The holiday resort was founded in 2000 by Carmela, a Laitkynsew native, and her South Indian husband Denis. Carmela, whose parents also grew up in Laitkynsew and grandparents in a neighboring village, remembers when the community had no electricity but was instead a bustling marketplace.
“When I was small, it was quite prosperous,” she said. “There was free trade between Bangladesh and India, but after the Bangladesh war in the 1970s, they closed the border, and the market shifted to the city.”
Years later, Carmela and Denis met while Denis, on holiday, was staying in a convent where her sister was a nun. They became friends, writing one another for five years while she stayed in Meghalaya and he worked in Delhi, until marrying.
Together they moved to the south of India then north again, raising their three children in Shillong, the capital of Meghalaya. Finally, in 2000, they returned to Laitkynsew with a vision to start a holiday resort to meet two needs: growing tourism and lack of employment among the villagers.
Meghalaya boasts not only the title of the wettest place on earth, averaging 1200 cm (39 feet) of rainfall per year, but also the phenomenon of ancient living root bridges.
For centuries, locals have crafted tree roots into self-sustaining and naturally expanding bridges that are as much works of art as practical footpaths. In recent years, word of these incredible bridges has spread, drawing international visitors.
“Many people came to visit, but had no place to stay,” explained Carmela, sitting at a table outside the resort during an afternoon lull in business. For while attractions were drawing visitors to Laitkynsew, failing industry and growing unemployment were pulling locals away.
“Most young people get education and go to the capital because there are no jobs,” said Carmela. “This started as an example of how to earn livelihood in good ways.”
The resort’s first five years were a struggle. “We built on a bank loan with very little money,” she said. “We couldn’t pay the salaries of workers. It was very difficult.”
Slowly but surely, the resort began to attract attention and draw more visitors until, after 10 years, Carmela and Denis could clear their loans. But although tourism at the Cherrapunjee Holiday Resort has flourished, other major industries in the area are still floundering.
For centuries, Meghalaya was the centre of coal mining and cement production in India. In 1841, Welsh missionary Thomas Jones brought Presbyterianism to the hills – and also taught the local Khasis to burn coal to fuel their factories, producing cement that the British in turn used to make limestone and build their capital, Calcutta. Over 175 years later, cement production was still one of the most prized industries in the area.

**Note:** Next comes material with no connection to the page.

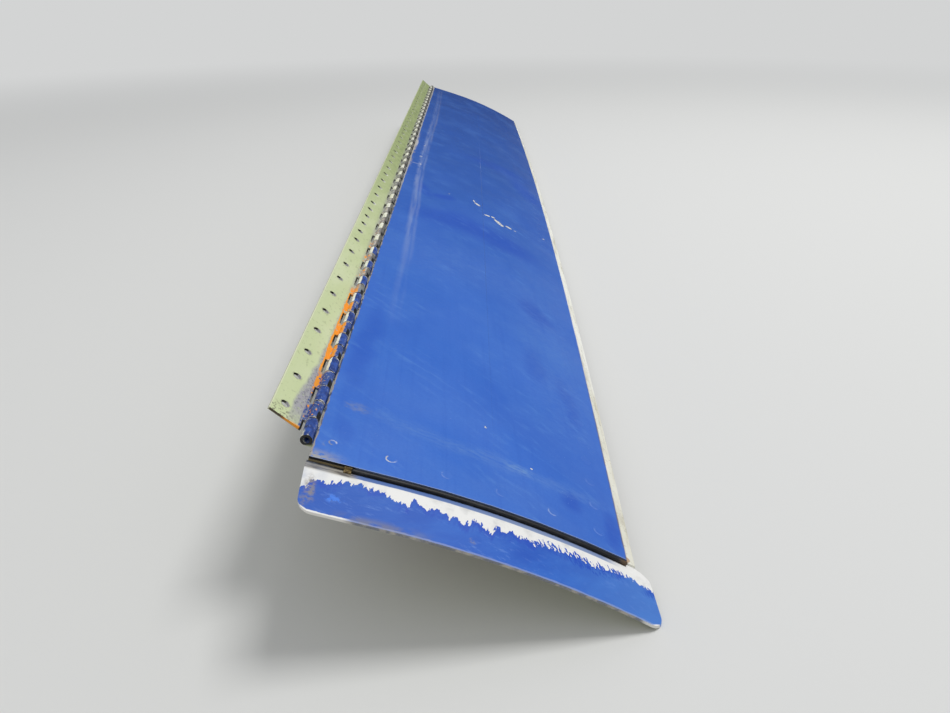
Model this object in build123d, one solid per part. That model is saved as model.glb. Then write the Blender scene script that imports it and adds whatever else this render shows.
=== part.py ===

This changed in the summer of 2014. Carmela explained how, because of health hazards suffered by miners, the government shut down the coalmines. Lack of coal caused the cement factories to go bankrupt, resulting in the loss of 5,000 jobs for locals that have yet to replaced.
In the face of these hardships, Lah is one local who is grateful to still have a job.
Lah, the oldest of five children, studied until 12th standard at a Catholic school in the neighboring larger town of Cherrapunjee, where her mother also studied. Lah wanted to be a nurse, but in 2010, her mother died, and everything changed.
“I had to look after and take responsibility for my family,” she said. She began working at the resort cleaning the facilities, servicing the rooms, and serving food. Two years ago, Lah also began entertaining the guests by singing local songs in the evenings.
Every other night as the sun swelled into an ochre orb, a group of young men trooped up the hill from the village with a guitar. While dusk settled, smoke unfurled from the burning bamboo embers of the bonfire outside the resort towards the village. The hills faded into shades of black as villages blinked to life. Above, the sky unfurled unfathomable swaths of stars.
Inside when Lah began to sing, she aged beyond her years. Her voice, rich and earthen, confidently filled her lungs and the air around her, one hand swinging by her side in rhythm with her breath. The room of tourists from India, Germany, and the UK were silenced by the mesmerizing and mournful Hindi love song until bursting into applause at its end.
At the close of the night, Lah, flanked by the young men, bowed and thanked the audience before leaving. She quietly chatted with her friends, slipping in an occasional well-earned smile as they wove their way into the cool darkness and down the one road towards her home.
When asked what she would like to do in the future, Lah was uncertain. “I am not planning where to go and I don’t know what I’ll be,” she said. “My ambition is changing. But I'm happy in the work here.”